With the advent of Bus Time on all Queens and Brooklyn routes, real-time arrival info is now available via text message or smartphone app for every MTA bus line in the city. Just a few years ago, bus riders were grinding their teeth as the MTA announced another setback in the agency's decade-long attempt to make real-time info work. By changing course and adopting a looser approach to the problem, inviting the civic tech community to play a larger role, the MTA was able to turn things around and deliver citywide bus tracking in relatively short order. It's one of the real underreported success stories at the agency.

Best Sign That NYPD Can Change

After 12 years of banging their heads against a wall with Ray Kelly as police commissioner, street safety advocates finally made some inroads at NYPD in 2014. Progress was piecemeal, halting, and maddeningly slow, but it was real.

At the precinct level, the 78 in Prospect Heights and Park Slope showed what it looks like when cops work in partnership with the neighborhoods they police to address traffic violence, starting up monthly meetings about local street safety issues. At the city level, it was the increase in failure-to-yield tickets that showed 1 Police Plaza is capable of changing priorities to emphasize pedestrian safety.

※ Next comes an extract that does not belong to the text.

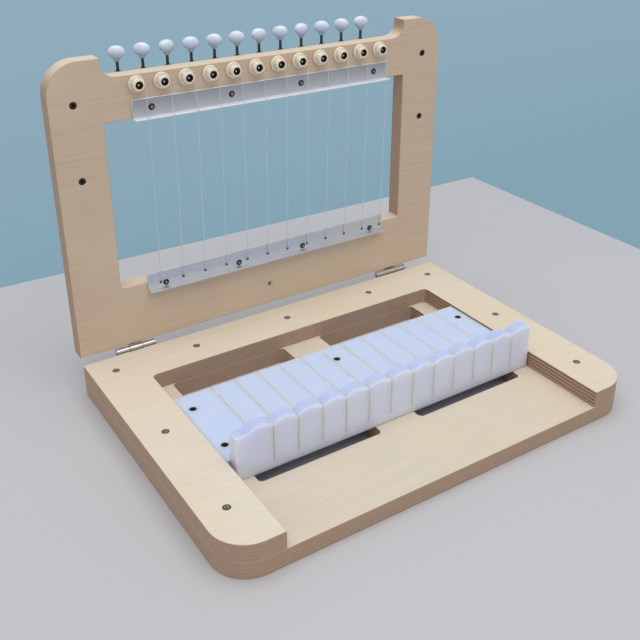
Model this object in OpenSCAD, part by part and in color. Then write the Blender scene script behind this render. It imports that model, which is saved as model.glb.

Failure-to-yield to people with the right-of-way is a leading cause of pedestrian fatalities in New York, and in the first six months of 2014, summonses for this infraction rose 153 percent compared to the same period last year. Since enforcement is starting from a low baseline and many precincts still didn't see any gains, there's plenty of room for improvement. Now we know that NYPD can deliver if it wants to.

Most Outstanding Sneckdown

In the year of the sneckdown, when sneckdown fever gripped every city with real seasons, singling out a single specimen is kind of beside the point. These sneckdowns at Columbus Circle really pop, though, right? Maybe we don't need five lanes of traffic next to a major entrance to the city's most visited park.